I kind of admire the thought process that went into constructing the current installment of “The Men Of Outpost 5 Read Letters From One Of The Men’s Hillbilly Hometown.” Obviously, you have this great joke about how the one guy is a dumb hillbilly who may have mastered the mechanical art of tying a shoe but doesn’t understand how the process fits into the larger context, where you generally tie both your shoes at once. But what gets me is how they decided to set that punchline up. What if he’s prompted to reminisce on this subject because his beloved friend and mentor died? What if he’s in mourning?
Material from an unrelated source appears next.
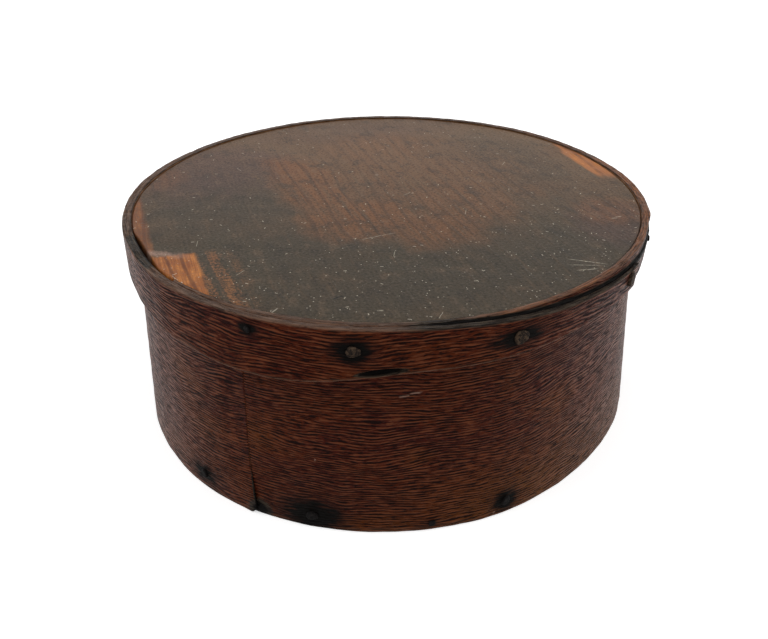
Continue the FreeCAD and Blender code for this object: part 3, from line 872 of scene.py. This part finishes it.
bpy.context.scene.view_settings.view_transform = "Standard"
make_camera()
make_studio()

side = band("side_of_oak", SIDE_LAP, side_oval, side_lower_edge, side_upper_edge,
            BOTTOM_NAILS, side_damage, arris=0.5, seed=11)
side_finish = oak("old_side_oak", worn_top=0.3, fiery=0.65, checked=0.3, marks=SIDE_SCRATCHES)
dress(side, side_finish, "box", "side_oak", "side_band")
rim = band("rim_of_oak", RIM_LAP, rim_oval, rim_lower_edge, rim_upper_edge,
           LID_NAILS, rim_damage, arris=0.55, seed=23)
rim_finish = oak("old_rim_oak", worn_top=0.95, fiery=0.2, checked=0.9, marks=[])
dress(rim, rim_finish, "lid", "rim_oak", "lid_band")
top = board("top_of_pine", rim_oval, SIDE_HEIGHT, LID_BOARD_THICKNESS,
            gap=0.18, arris=0.6, chip=LID_CHIP, seed=31)
dress(top, patinated_pine("old_lid_pine"), "lid", "lid_pine", "lid_board")
base = board("base_of_pine", side_oval, 0.0, BOTTOM_BOARD_THICKNESS,
             gap=0.15, arris=0.4, chip=NO_CHIP, seed=41)
dress(base, plain_pine("plain_bottom_pine"), "box", "bottom_pine", "bottom_board")

brown_iron = iron("brown_iron", tint(24, 18, 15), tint(94, 76, 60))
black_iron = iron("black_iron", tint(9, 7, 7), tint(34, 29, 28))
nail_size = (NAIL_LENGTH, NAIL_HEAD_RADIUS, 0.0)
tack_size = (TACK_LENGTH, TACK_HEAD_RADIUS, TACK_SUNK)
nail_rows = [("bottom_nail", "box", side_oval, SIDE_LAP, BOTTOM_NAILS, nail_size, black_iron),
             ("lid_nail", "lid", rim_oval, RIM_LAP, LID_NAILS, nail_size, brown_iron),
             ("lap_tack", "box", side_oval, SIDE_LAP, LAP_TACKS, tack_size, black_iron)]
for row, body, oval_at, lap, nails, nail_measures, metal in nail_rows:
    for number, (facing, height, head, *_) in enumerate(nails, 1):
        node = f"{row}_{number:02d}"
        forged = nail(node + "_forged", oval_at, lap, facing, height, head, *nail_measures, number)
        dress(forged, metal if head > SMALL_HEAD else black_iron, body, "iron_nail", node)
That sure adds a fun little twist to the gag!

Marvin, 3/18/25

Marvin, the comic strip, debuted in 1982, so if time flowed normally for its cursèd inhabitants, then Marvin, the character, would be in his early 40s, and his parents would have long ago forgotten his awful infancy, which only lasted a couple of years, after all, or at least they would have sanded down the edges in constant retelling into a “we can laugh about it now” situation. But time doesn’t flow normally, and Marvin will remain a baby forever, and his parents will neither know the escape of him growing up nor ever truly get used to the horror. Thus the exclamation points in the second panel here: while this is the sort of bad behavior we expect from this terrible child, his parents are forever shocked anew, each psychic wound inflicted never healing into protective scar tissue.

Pluggers, 3/18/25

Pluggers long ago lost the ability to feel sexual arousal. But products? Well, pluggers sure do love a good product — looking at them, assessing them, trying to figure out how much they cost, then either nodding their head at a good price or shaking their heads at how expensive things are these days. They still have those pleasures, at least, even though others have long passed them by.

B.C. and Wizard of Id, 3/18/25

Have you ever wondered what it would be like if the courting mores of modern times were mapped onto a previous era — the Stone Age, say, or a vaguely medieval period that also had magic in it? Well, today’s B.C. and Wizard of Id have the answers for you, my friends!